# Lastschrift!?



## oberschlumpf (8 Juni 2006)

Hallo zusammen!

Ich habe vor 2 Monaten in einem Onlineshop eingekauft und dort per Lastschrift bezahlt. Allerdings musste ich nun feststellen, dass dieser Shop mir den fälligen Betrag nun schon das dritte Mal abgebucht hat. Gut, kein Problem, den Shop benachrichtigt und über die Bank die unrechtmäßigen Überweisungen rückgängig gemacht. Mal schauen was der nächste Monat bringt 

Nun aber meine Frage:

Es ist ja theorethisch für Jeden möglich von meinem Konto per Lastschrift abzubuchen, der irgendwie an meinen Namen und Kontodaten herangekommen ist. Sehe ich das richtig??
Gibt es hierfür keine Sicherheitsvorkehrungen, außer das man 6 Wochen Zeit hat die Überweisung zu stornieren?


mfG

oberschlumpf


----------



## Heiko (8 Juni 2006)

*AW: Lastschrift!?*



			
				oberschlumpf schrieb:
			
		

> Gibt es hierfür keine Sicherheitsvorkehrungen, außer das man 6 Wochen Zeit hat die Überweisung zu stornieren?


Das ist falsch.
Eigentlich hast Du so lange Zeit, bis Du der Abbuchung aktiv zugestimmt hast.


----------



## oberschlumpf (8 Juni 2006)

*AW: Lastschrift!?*

???

Ich habe den Abbuchungen nie aktiv zugestimmt. Oder ist diese Zustimmung durch den Kaufvertrag zustande gekommen? Wenn das so wäre, wie können sie dann den Betrag 3 Mal abbuchen?


oberschlumpf


----------



## Unregistriert (8 Juni 2006)

*AW: Lastschrift!?*



			
				oberschlumpf schrieb:
			
		

> Ich habe den Abbuchungen nie aktiv zugestimmt. Oder ist diese Zustimmung durch den Kaufvertrag zustande gekommen? Wenn das so wäre, wie können sie dann den Betrag 3 Mal abbuchen?

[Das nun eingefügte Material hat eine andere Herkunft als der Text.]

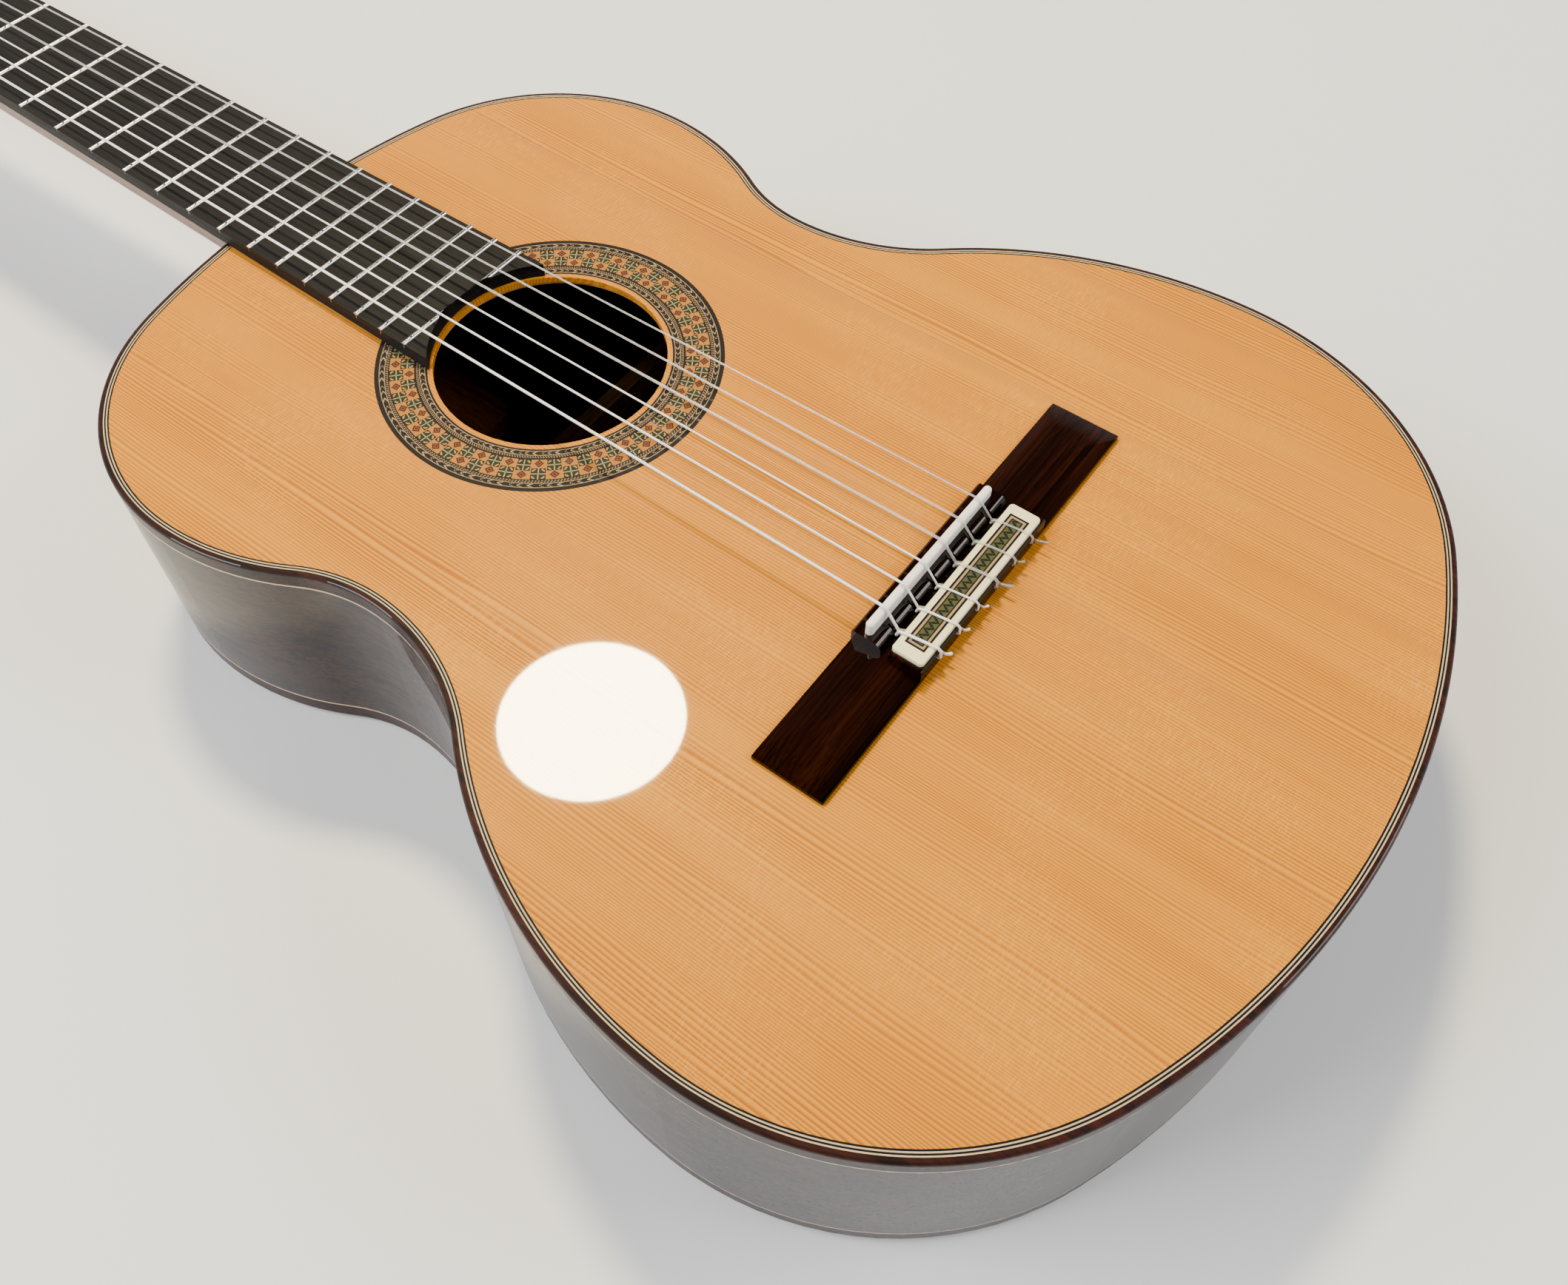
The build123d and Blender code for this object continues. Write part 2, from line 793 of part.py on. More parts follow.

Natürlich hast du zugestimmt beim Einkauf. Aber nur einmal. Die anderen LASTSCHRIFTEN kannst du stornieren lassen. Die Märchen mit den 6 Wochen lassen sich nicht ausrotten.

Gruß Marco


----------



## oberschlumpf (8 Juni 2006)

*AW: Lastschrift!?*

Ich habe sie bereits stornieren lassen. Das ist ja überhaupt nicht der Knackpunkt. Was mich irritiert ist, dass quasi jeder Vogel von meinem Konto per Lastschrift abbuchen kann und ich somit gezwungen werde meine Kontobewegungen zu überwachen.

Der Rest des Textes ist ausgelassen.